■ **Source data**:

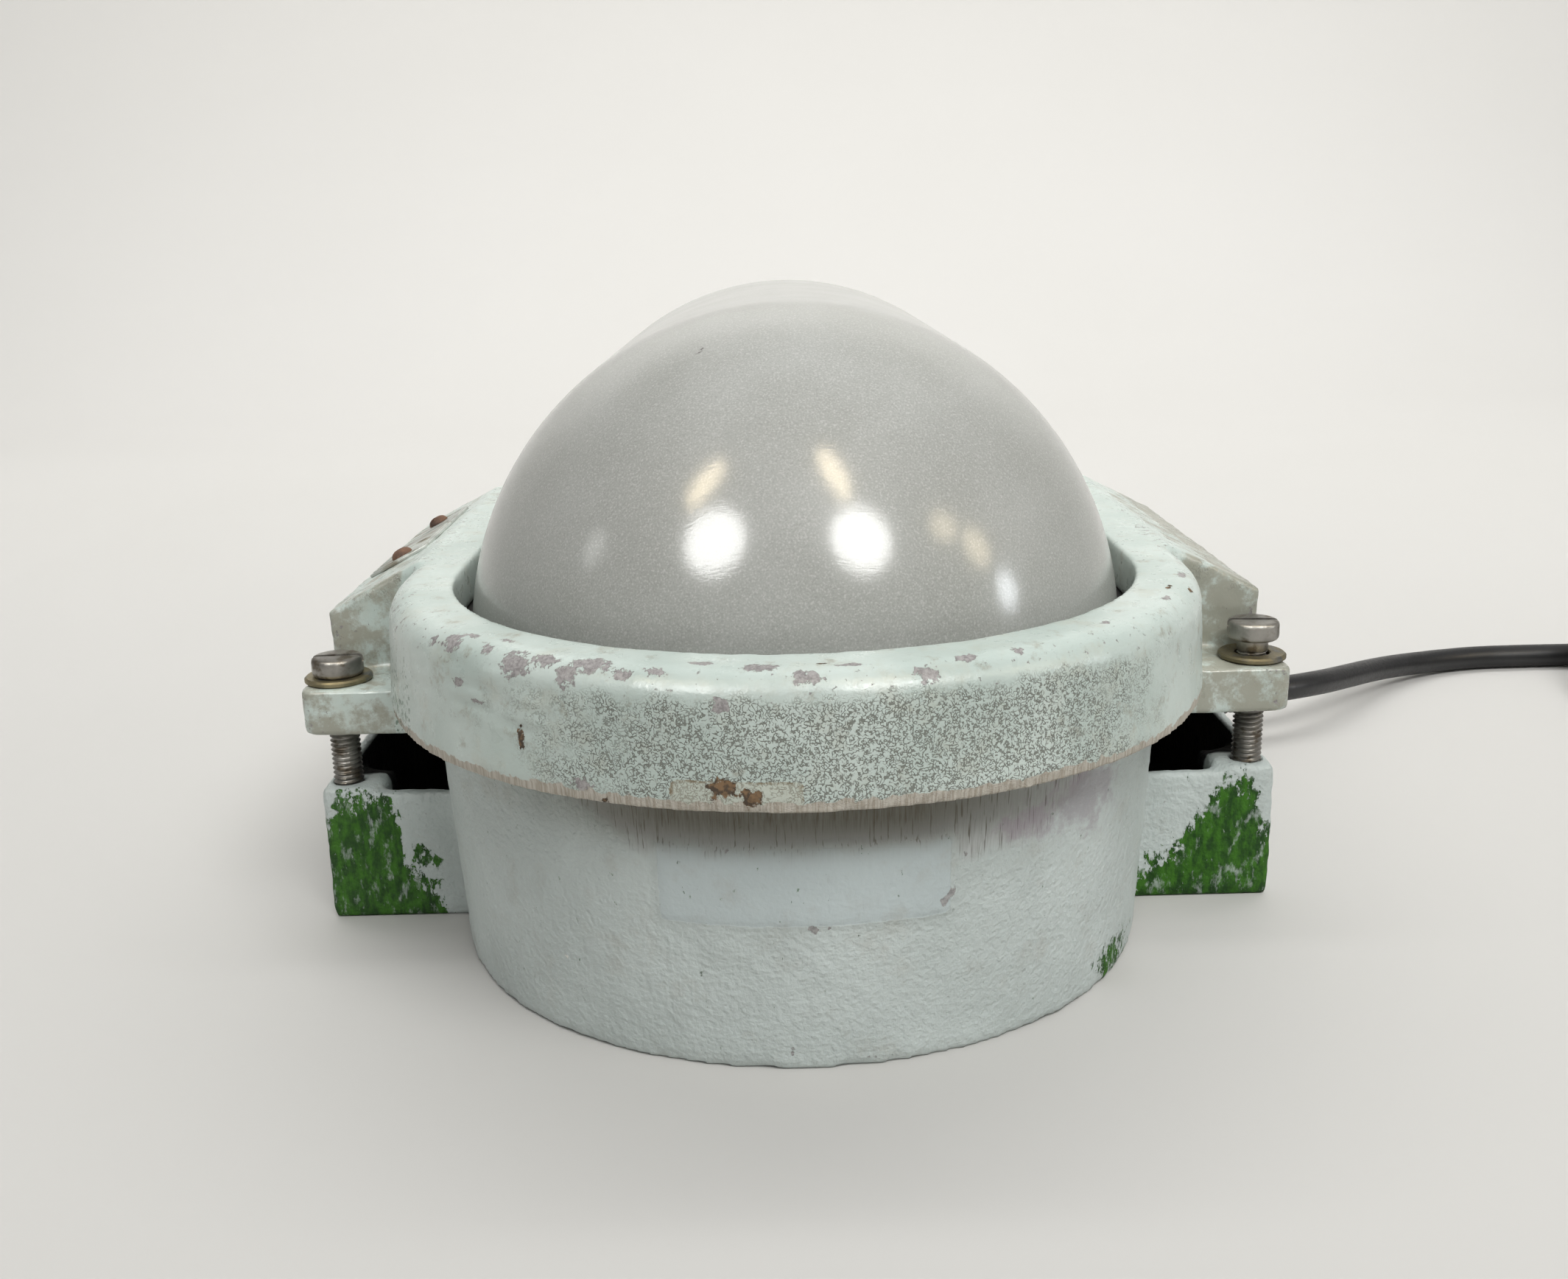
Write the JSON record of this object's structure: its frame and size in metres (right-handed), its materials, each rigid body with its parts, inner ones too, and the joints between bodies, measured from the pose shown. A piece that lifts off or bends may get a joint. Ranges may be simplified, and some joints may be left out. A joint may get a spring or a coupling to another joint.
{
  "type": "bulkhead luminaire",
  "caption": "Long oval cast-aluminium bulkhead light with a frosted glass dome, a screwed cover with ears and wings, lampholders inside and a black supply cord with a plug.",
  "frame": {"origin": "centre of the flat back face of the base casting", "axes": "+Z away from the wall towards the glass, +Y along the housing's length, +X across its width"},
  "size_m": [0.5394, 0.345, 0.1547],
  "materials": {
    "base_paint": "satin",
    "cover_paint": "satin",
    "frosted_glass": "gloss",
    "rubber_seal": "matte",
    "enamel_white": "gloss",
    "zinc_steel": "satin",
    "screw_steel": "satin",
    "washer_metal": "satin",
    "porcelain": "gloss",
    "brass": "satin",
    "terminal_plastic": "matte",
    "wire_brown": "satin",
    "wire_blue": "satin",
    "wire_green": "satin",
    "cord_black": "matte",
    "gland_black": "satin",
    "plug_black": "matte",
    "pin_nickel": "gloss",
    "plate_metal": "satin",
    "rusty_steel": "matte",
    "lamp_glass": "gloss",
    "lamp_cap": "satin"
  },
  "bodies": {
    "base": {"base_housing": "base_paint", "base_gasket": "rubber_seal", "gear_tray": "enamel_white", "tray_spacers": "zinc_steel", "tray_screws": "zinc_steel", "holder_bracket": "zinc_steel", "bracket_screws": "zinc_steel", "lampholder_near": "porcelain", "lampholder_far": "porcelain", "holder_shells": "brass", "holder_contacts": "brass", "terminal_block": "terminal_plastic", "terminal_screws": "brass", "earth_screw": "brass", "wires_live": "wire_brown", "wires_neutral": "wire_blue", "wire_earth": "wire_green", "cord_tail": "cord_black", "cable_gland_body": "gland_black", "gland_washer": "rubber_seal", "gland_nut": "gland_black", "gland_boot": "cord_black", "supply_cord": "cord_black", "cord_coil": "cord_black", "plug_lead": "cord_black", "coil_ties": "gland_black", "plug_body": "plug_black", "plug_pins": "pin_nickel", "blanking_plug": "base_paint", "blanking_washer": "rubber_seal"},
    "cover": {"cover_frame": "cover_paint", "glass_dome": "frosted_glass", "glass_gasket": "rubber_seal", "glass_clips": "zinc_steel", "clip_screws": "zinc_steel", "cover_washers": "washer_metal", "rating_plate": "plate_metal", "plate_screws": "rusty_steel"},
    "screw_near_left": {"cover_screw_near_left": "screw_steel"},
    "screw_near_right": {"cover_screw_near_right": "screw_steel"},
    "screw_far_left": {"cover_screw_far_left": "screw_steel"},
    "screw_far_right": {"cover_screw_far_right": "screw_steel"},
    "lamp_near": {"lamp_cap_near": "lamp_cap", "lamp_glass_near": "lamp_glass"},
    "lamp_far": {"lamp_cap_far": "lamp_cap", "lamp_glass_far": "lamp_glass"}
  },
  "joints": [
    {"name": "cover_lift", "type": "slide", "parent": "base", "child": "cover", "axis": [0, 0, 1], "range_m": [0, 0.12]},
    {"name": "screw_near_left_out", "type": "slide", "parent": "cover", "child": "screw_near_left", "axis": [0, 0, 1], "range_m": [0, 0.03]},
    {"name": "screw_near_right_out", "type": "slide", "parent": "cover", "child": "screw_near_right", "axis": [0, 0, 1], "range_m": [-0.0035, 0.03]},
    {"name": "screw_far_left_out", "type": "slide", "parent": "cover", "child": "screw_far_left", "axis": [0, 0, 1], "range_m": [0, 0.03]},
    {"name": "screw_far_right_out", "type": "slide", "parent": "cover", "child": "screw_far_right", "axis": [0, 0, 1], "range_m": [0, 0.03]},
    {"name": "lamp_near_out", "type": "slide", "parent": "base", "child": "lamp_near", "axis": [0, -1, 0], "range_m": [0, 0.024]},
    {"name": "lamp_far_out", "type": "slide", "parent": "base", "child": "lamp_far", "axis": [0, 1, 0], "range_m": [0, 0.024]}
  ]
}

■ **Exercise task**:
Emit the full listing verbatim.

■ **Correct response**:
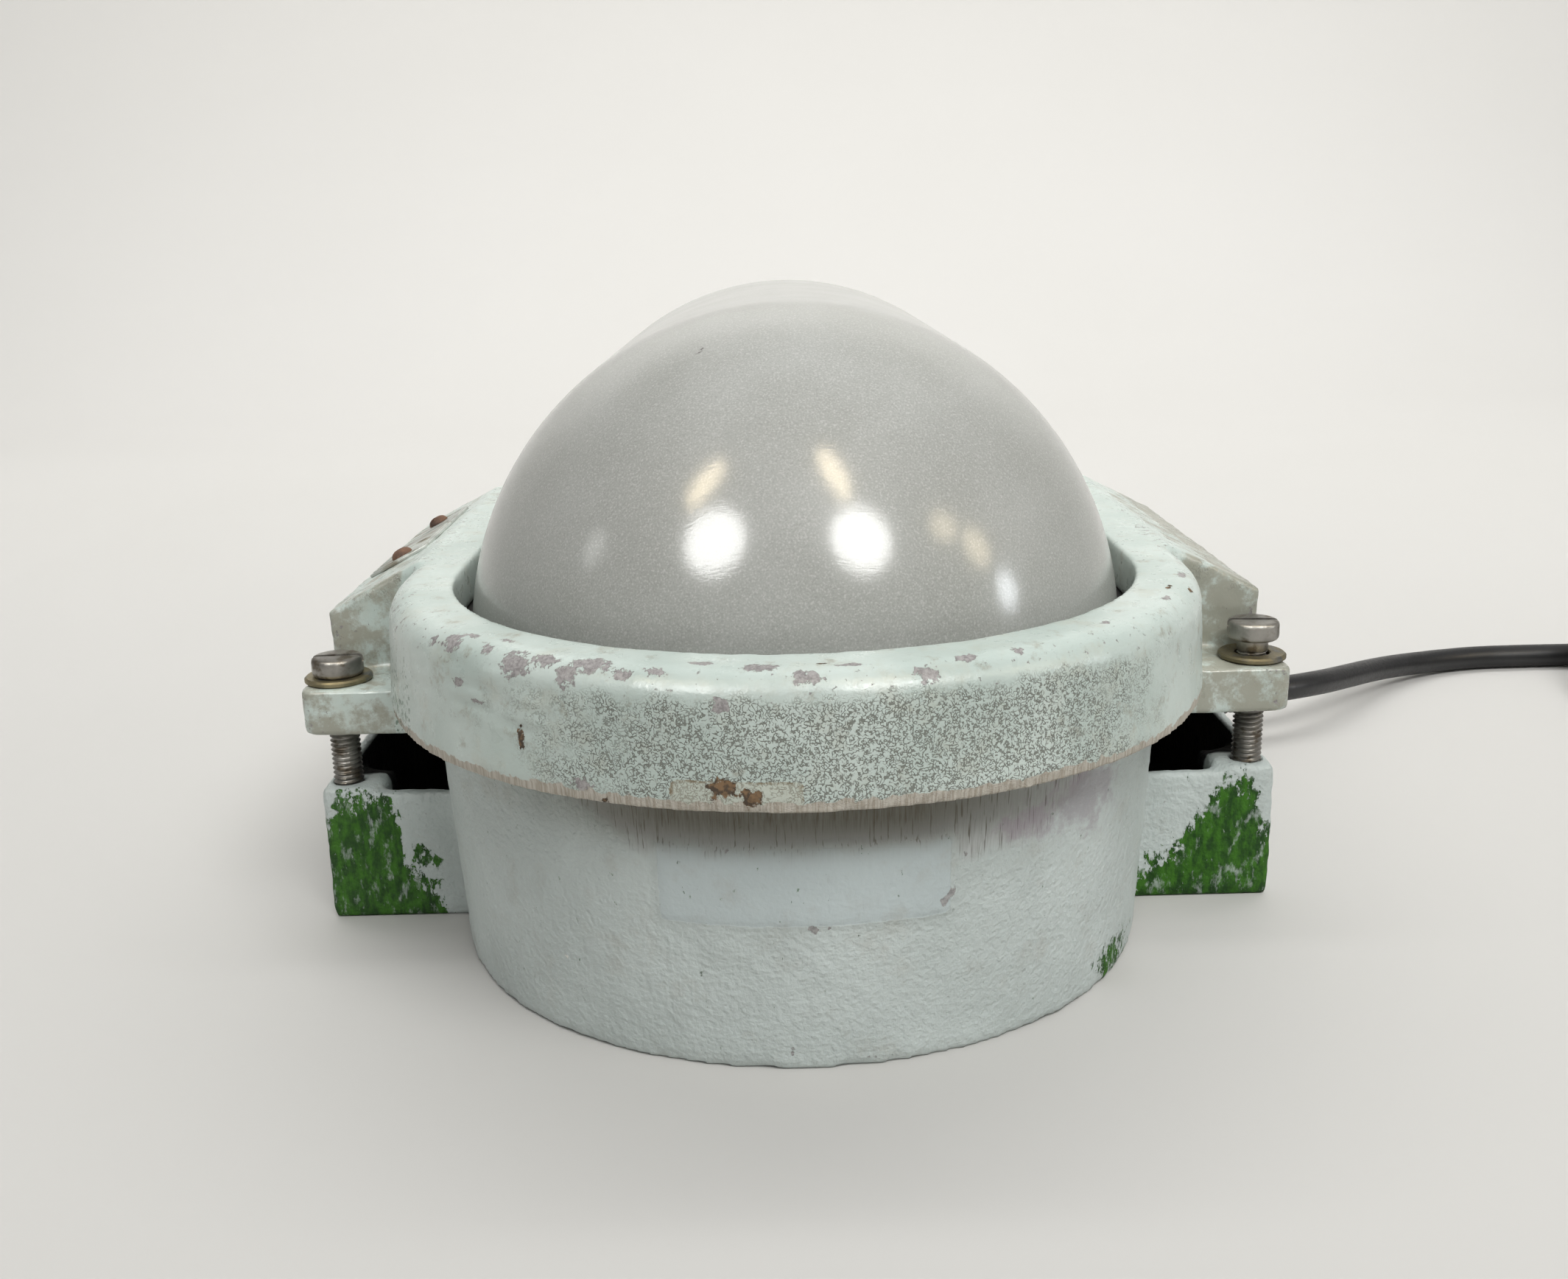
Write the JSON record of this object's structure: its frame and size in metres (right-handed), its materials, each rigid body with its parts, inner ones too, and the joints between bodies, measured from the pose shown. A piece that lifts off or bends may get a joint. Ranges may be simplified, and some joints may be left out. A joint may get a spring or a coupling to another joint.
{
  "type": "bulkhead luminaire",
  "caption": "Long oval cast-aluminium bulkhead light with a frosted glass dome, a screwed cover with ears and wings, lampholders inside and a black supply cord with a plug.",
  "frame": {"origin": "centre of the flat back face of the base casting", "axes": "+Z away from the wall towards the glass, +Y along the housing's length, +X across its width"},
  "size_m": [0.5394, 0.345, 0.1547],
  "materials": {
    "base_paint": "satin",
    "cover_paint": "satin",
    "frosted_glass": "gloss",
    "rubber_seal": "matte",
    "enamel_white": "gloss",
    "zinc_steel": "satin",
    "screw_steel": "satin",
    "washer_metal": "satin",
    "porcelain": "gloss",
    "brass": "satin",
    "terminal_plastic": "matte",
    "wire_brown": "satin",
    "wire_blue": "satin",
    "wire_green": "satin",
    "cord_black": "matte",
    "gland_black": "satin",
    "plug_black": "matte",
    "pin_nickel": "gloss",
    "plate_metal": "satin",
    "rusty_steel": "matte",
    "lamp_glass": "gloss",
    "lamp_cap": "satin"
  },
  "bodies": {
    "base": {"base_housing": "base_paint", "base_gasket": "rubber_seal", "gear_tray": "enamel_white", "tray_spacers": "zinc_steel", "tray_screws": "zinc_steel", "holder_bracket": "zinc_steel", "bracket_screws": "zinc_steel", "lampholder_near": "porcelain", "lampholder_far": "porcelain", "holder_shells": "brass", "holder_contacts": "brass", "terminal_block": "terminal_plastic", "terminal_screws": "brass", "earth_screw": "brass", "wires_live": "wire_brown", "wires_neutral": "wire_blue", "wire_earth": "wire_green", "cord_tail": "cord_black", "cable_gland_body": "gland_black", "gland_washer": "rubber_seal", "gland_nut": "gland_black", "gland_boot": "cord_black", "supply_cord": "cord_black", "cord_coil": "cord_black", "plug_lead": "cord_black", "coil_ties": "gland_black", "plug_body": "plug_black", "plug_pins": "pin_nickel", "blanking_plug": "base_paint", "blanking_washer": "rubber_seal"},
    "cover": {"cover_frame": "cover_paint", "glass_dome": "frosted_glass", "glass_gasket": "rubber_seal", "glass_clips": "zinc_steel", "clip_screws": "zinc_steel", "cover_washers": "washer_metal", "rating_plate": "plate_metal", "plate_screws": "rusty_steel"},
    "screw_near_left": {"cover_screw_near_left": "screw_steel"},
    "screw_near_right": {"cover_screw_near_right": "screw_steel"},
    "screw_far_left": {"cover_screw_far_left": "screw_steel"},
    "screw_far_right": {"cover_screw_far_right": "screw_steel"},
    "lamp_near": {"lamp_cap_near": "lamp_cap", "lamp_glass_near": "lamp_glass"},
    "lamp_far": {"lamp_cap_far": "lamp_cap", "lamp_glass_far": "lamp_glass"}
  },
  "joints": [
    {"name": "cover_lift", "type": "slide", "parent": "base", "child": "cover", "axis": [0, 0, 1], "range_m": [0, 0.12]},
    {"name": "screw_near_left_out", "type": "slide", "parent": "cover", "child": "screw_near_left", "axis": [0, 0, 1], "range_m": [0, 0.03]},
    {"name": "screw_near_right_out", "type": "slide", "parent": "cover", "child": "screw_near_right", "axis": [0, 0, 1], "range_m": [-0.0035, 0.03]},
    {"name": "screw_far_left_out", "type": "slide", "parent": "cover", "child": "screw_far_left", "axis": [0, 0, 1], "range_m": [0, 0.03]},
    {"name": "screw_far_right_out", "type": "slide", "parent": "cover", "child": "screw_far_right", "axis": [0, 0, 1], "range_m": [0, 0.03]},
    {"name": "lamp_near_out", "type": "slide", "parent": "base", "child": "lamp_near", "axis": [0, -1, 0], "range_m": [0, 0.024]},
    {"name": "lamp_far_out", "type": "slide", "parent": "base", "child": "lamp_far", "axis": [0, 1, 0], "range_m": [0, 0.024]}
  ]
}